_What you are asked to do_. Quote precisely the run of lines opening with the line containing "bpy.data.objects.remove(obj)" and closing with the line containing "YAW, PITCH, ROLL", and nothing else.

** start Input records **

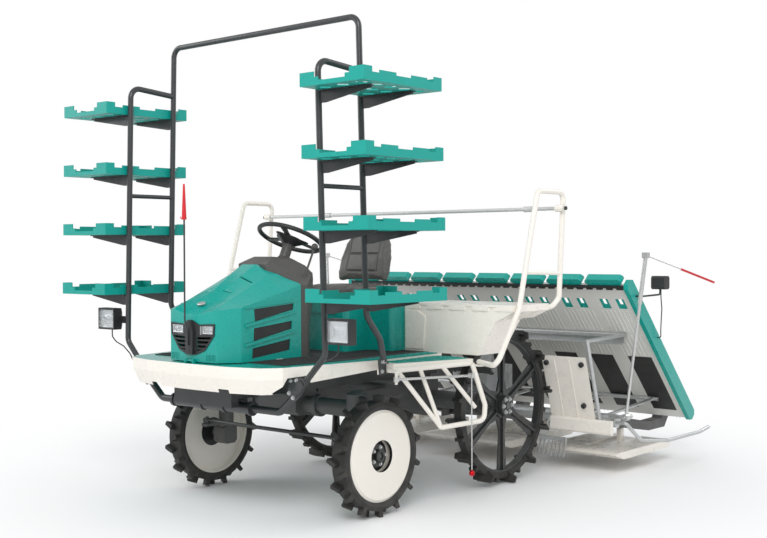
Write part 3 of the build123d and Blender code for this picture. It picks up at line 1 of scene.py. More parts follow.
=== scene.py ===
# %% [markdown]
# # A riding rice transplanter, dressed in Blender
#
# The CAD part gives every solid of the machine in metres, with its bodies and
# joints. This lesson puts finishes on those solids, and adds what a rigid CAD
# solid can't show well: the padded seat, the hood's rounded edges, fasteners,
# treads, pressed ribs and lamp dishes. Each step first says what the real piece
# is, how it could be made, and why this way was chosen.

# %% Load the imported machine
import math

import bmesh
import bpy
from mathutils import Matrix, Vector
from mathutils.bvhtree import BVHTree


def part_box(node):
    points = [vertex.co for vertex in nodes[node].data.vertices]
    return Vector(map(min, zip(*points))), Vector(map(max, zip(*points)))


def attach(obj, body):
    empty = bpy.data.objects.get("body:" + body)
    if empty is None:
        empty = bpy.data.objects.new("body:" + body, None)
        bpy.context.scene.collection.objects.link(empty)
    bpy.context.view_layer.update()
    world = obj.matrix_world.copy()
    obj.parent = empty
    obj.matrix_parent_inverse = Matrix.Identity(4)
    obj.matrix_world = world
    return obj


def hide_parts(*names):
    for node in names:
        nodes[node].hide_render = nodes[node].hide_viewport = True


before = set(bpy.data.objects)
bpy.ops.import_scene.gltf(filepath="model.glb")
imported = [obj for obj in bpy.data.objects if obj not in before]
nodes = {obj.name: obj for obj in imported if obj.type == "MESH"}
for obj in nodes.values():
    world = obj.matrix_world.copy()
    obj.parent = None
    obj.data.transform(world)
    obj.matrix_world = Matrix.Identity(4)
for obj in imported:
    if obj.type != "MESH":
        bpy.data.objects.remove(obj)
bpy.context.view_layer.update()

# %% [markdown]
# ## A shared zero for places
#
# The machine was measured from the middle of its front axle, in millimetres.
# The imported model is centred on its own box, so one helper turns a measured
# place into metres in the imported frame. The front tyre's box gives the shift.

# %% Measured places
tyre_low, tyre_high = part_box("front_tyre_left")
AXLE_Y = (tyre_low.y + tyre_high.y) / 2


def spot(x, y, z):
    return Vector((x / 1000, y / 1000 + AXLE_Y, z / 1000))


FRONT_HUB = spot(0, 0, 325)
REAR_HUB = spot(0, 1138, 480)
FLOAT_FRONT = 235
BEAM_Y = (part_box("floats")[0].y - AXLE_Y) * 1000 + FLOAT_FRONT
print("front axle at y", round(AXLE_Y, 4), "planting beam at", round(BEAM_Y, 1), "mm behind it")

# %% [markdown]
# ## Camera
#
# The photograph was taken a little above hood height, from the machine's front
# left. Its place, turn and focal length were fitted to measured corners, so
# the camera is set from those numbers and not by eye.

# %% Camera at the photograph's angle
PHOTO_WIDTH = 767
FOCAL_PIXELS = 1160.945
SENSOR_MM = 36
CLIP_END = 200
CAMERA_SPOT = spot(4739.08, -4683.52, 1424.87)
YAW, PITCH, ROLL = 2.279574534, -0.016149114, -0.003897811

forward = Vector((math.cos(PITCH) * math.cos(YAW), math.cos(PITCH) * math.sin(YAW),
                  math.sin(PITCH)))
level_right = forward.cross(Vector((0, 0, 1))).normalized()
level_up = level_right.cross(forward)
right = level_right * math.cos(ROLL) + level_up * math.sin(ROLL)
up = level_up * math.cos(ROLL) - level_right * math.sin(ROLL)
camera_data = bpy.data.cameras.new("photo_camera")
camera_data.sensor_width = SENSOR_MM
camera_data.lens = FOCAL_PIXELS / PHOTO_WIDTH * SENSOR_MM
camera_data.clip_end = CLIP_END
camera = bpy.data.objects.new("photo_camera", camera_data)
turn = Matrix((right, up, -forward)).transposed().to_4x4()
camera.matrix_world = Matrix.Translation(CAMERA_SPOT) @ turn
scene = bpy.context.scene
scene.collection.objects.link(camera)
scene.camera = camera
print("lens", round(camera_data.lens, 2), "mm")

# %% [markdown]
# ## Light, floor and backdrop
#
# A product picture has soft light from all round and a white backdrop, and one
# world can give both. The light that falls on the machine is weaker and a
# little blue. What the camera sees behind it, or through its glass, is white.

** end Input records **
** start Input records **

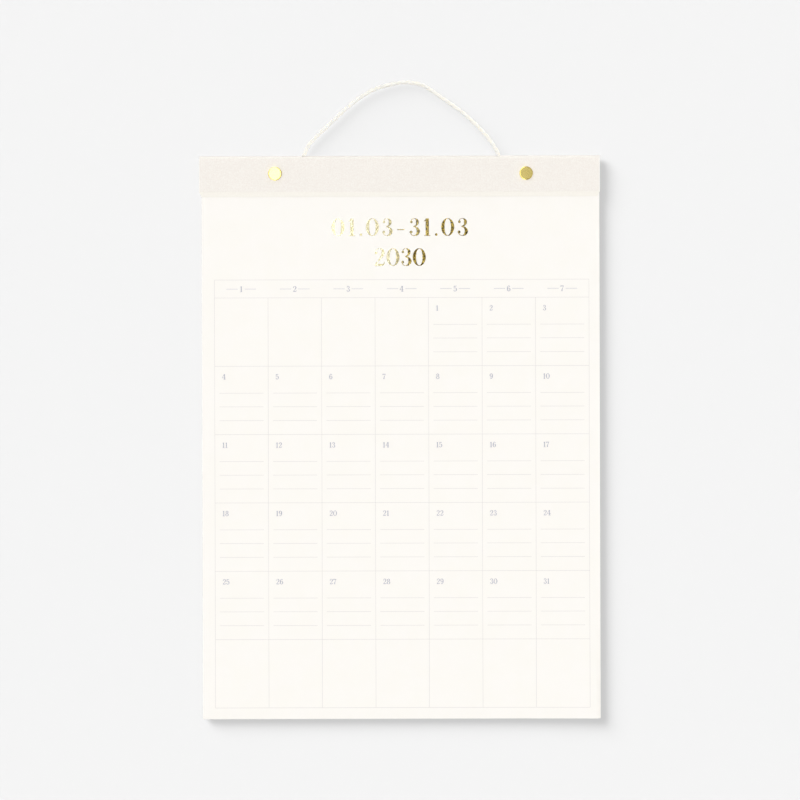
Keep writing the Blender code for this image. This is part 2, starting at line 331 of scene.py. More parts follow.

** end Input records **

_Result below_.
        bpy.data.objects.remove(obj)
bpy.context.view_layer.update()

# %% [markdown]
# ## A shared zero for places
#
# The machine was measured from the middle of its front axle, in millimetres.
# The imported model is centred on its own box, so one helper turns a measured
# place into metres in the imported frame. The front tyre's box gives the shift.

# %% Measured places
tyre_low, tyre_high = part_box("front_tyre_left")
AXLE_Y = (tyre_low.y + tyre_high.y) / 2


def spot(x, y, z):
    return Vector((x / 1000, y / 1000 + AXLE_Y, z / 1000))


FRONT_HUB = spot(0, 0, 325)
REAR_HUB = spot(0, 1138, 480)
FLOAT_FRONT = 235
BEAM_Y = (part_box("floats")[0].y - AXLE_Y) * 1000 + FLOAT_FRONT
print("front axle at y", round(AXLE_Y, 4), "planting beam at", round(BEAM_Y, 1), "mm behind it")

# %% [markdown]
# ## Camera
#
# The photograph was taken a little above hood height, from the machine's front
# left. Its place, turn and focal length were fitted to measured corners, so
# the camera is set from those numbers and not by eye.

# %% Camera at the photograph's angle
PHOTO_WIDTH = 767
FOCAL_PIXELS = 1160.945
SENSOR_MM = 36
CLIP_END = 200
CAMERA_SPOT = spot(4739.08, -4683.52, 1424.87)
YAW, PITCH, ROLL = 2.279574534, -0.016149114, -0.003897811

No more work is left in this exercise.